Leaning on one arm, the other in the lap with legs crossed

This says you’re over the bullshit. And it’s all bullshit, buddy.

One arm hanging on the top cushion, the other in the lap with legs crossed

This kind of overt confidence cannot exist without diligence. Confidence is a commodity so valued that people feel compelled to remark on it, and so to proceed on unaffected while still posing very confidently is a commitment to a brand. This is where you think you’re a Samantha but you’re actually a Charlotte!

Hands crossed at the wrists on lap with knees together

On its surface, this one seems to exude a path to mental and spiritual wellness. A chill untouched. Except what this also says is people don’t know you have a running list of everyone who’s ever slighted you accompanied by their greatest weakness should the opportunity to exploit them ever present itself.

Arms hanging at unmatched lengths in lap with outstretched legs crossed at the ankles

There is no other way to describe this than this being the friend in the car who earnestly cranks their elbow up and down whenever you pass a mack truck. It’s this kind of down for whatever attitude that also makes you the friend that someone calls when they need the no-questions-asked kind of help that involves something illegal.

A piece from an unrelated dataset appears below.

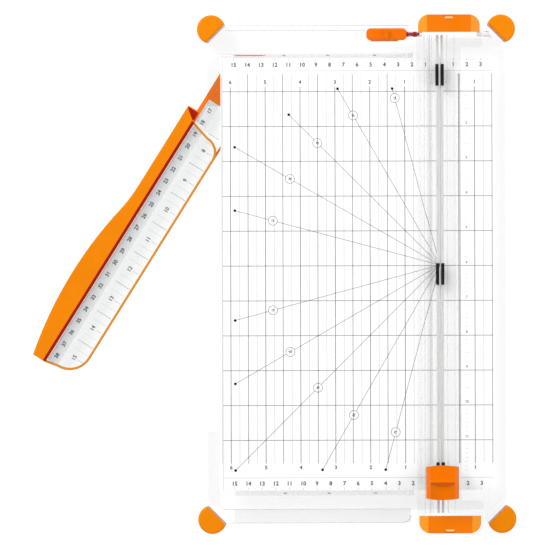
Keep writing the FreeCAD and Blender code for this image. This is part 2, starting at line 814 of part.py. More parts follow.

One arm in the lap with knees together and ankles apart

This is that friend who you’re never quite sure physically or mentally where they are. There is a certain boldness to them that is both intriguing and a bit scary. This says you’re the kind of person who leaves a party one night and the next time anyone sees you is two years later in a picture on Facebook of you at your job operating hot air balloons in some remote mountain town.

Let’s see, are there more ways to sit? Probably. Also possible: this is all of them. With that in mind, I’ve gotta go with be leaning on one arm, the other in lap with knees together. A safe choice considering this is a hypothetical activity of my own making. Pretty casual hand in lap with knees and ankles together of me when you think about it.